The same manifest can perform differently depending on the outlet. A truckload of mixed returns may be difficult for a solo eCommerce seller but highly profitable for an operator with a store floor, staff, and multiple exit channels.

This is where an experienced supplier relationship matters. American Bulk Pallets works with resellers who need more than a price quote. They need inventory that lines up with how they actually sell.

How experienced buyers use manifests before placing an order

They do not review every line equally. They identify the items most likely to drive recovery, then test whether the rest of the lot still makes sense.

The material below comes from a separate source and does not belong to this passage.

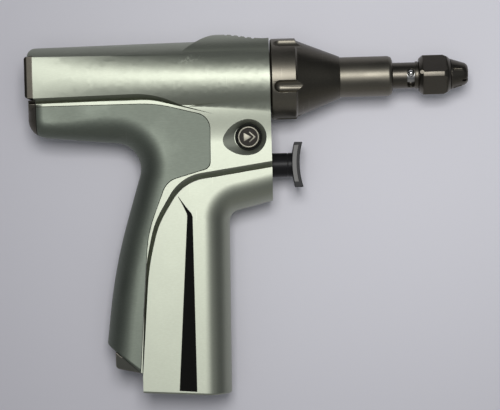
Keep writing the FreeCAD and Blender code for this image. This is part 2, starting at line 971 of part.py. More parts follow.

They also build in loss. Not every manifested item will arrive in ideal condition, and not every product will sell quickly. Strong buyers protect margin by using conservative assumptions, especially on customer returns and mixed-category loads.

They think beyond purchase day. Can the freight be received easily? Is there enough warehouse space? Will the lot create weeks of processing work? Is the expected profit worth the time and cash commitment? Those questions are part of manifest analysis, not separate from it.

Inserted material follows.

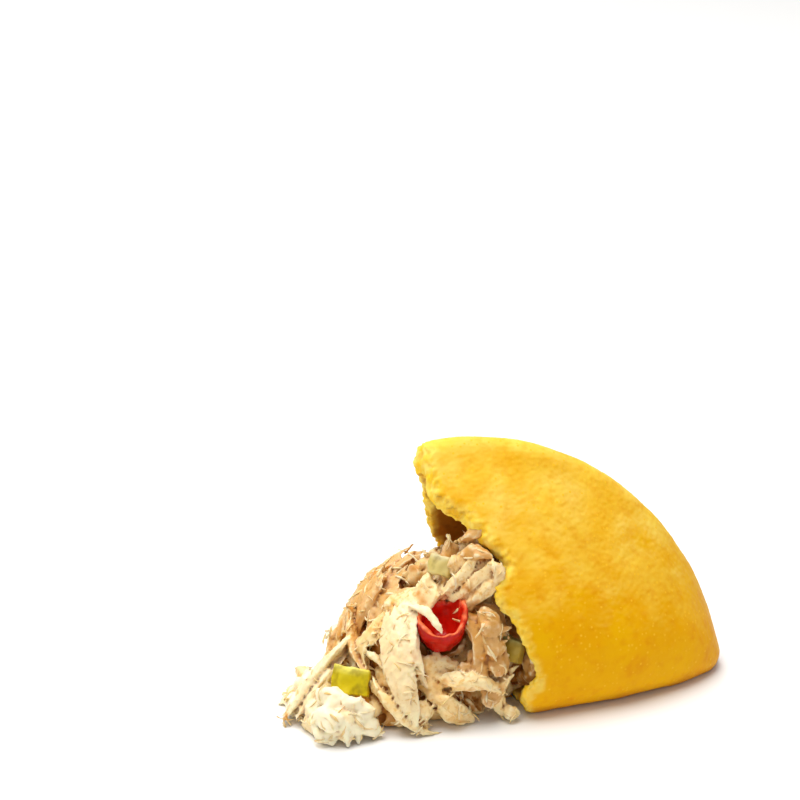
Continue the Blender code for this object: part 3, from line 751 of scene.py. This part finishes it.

A practical rule is simple: if you cannot explain how the inventory will be sold, priced, and processed before it arrives, you are not ready to buy that lot.

The best use of a liquidation manifest guide

The best liquidation manifest guide does not tell you to trust every spreadsheet or avoid every risk. It teaches you how to buy with discipline.

Use the manifest to validate demand, estimate recovery, understand condition, and match the lot to your sales model. Be realistic about labor and freight. Be cautious with retail value. And remember that the goal is not to buy the cheapest pallet. It is to buy inventory you can turn into cash with confidence.

The buyers who stay in this business are not guessing better than everyone else. They are reading the data better, pricing risk correctly, and staying focused on inventory that fits the way they sell. That is where real margin starts.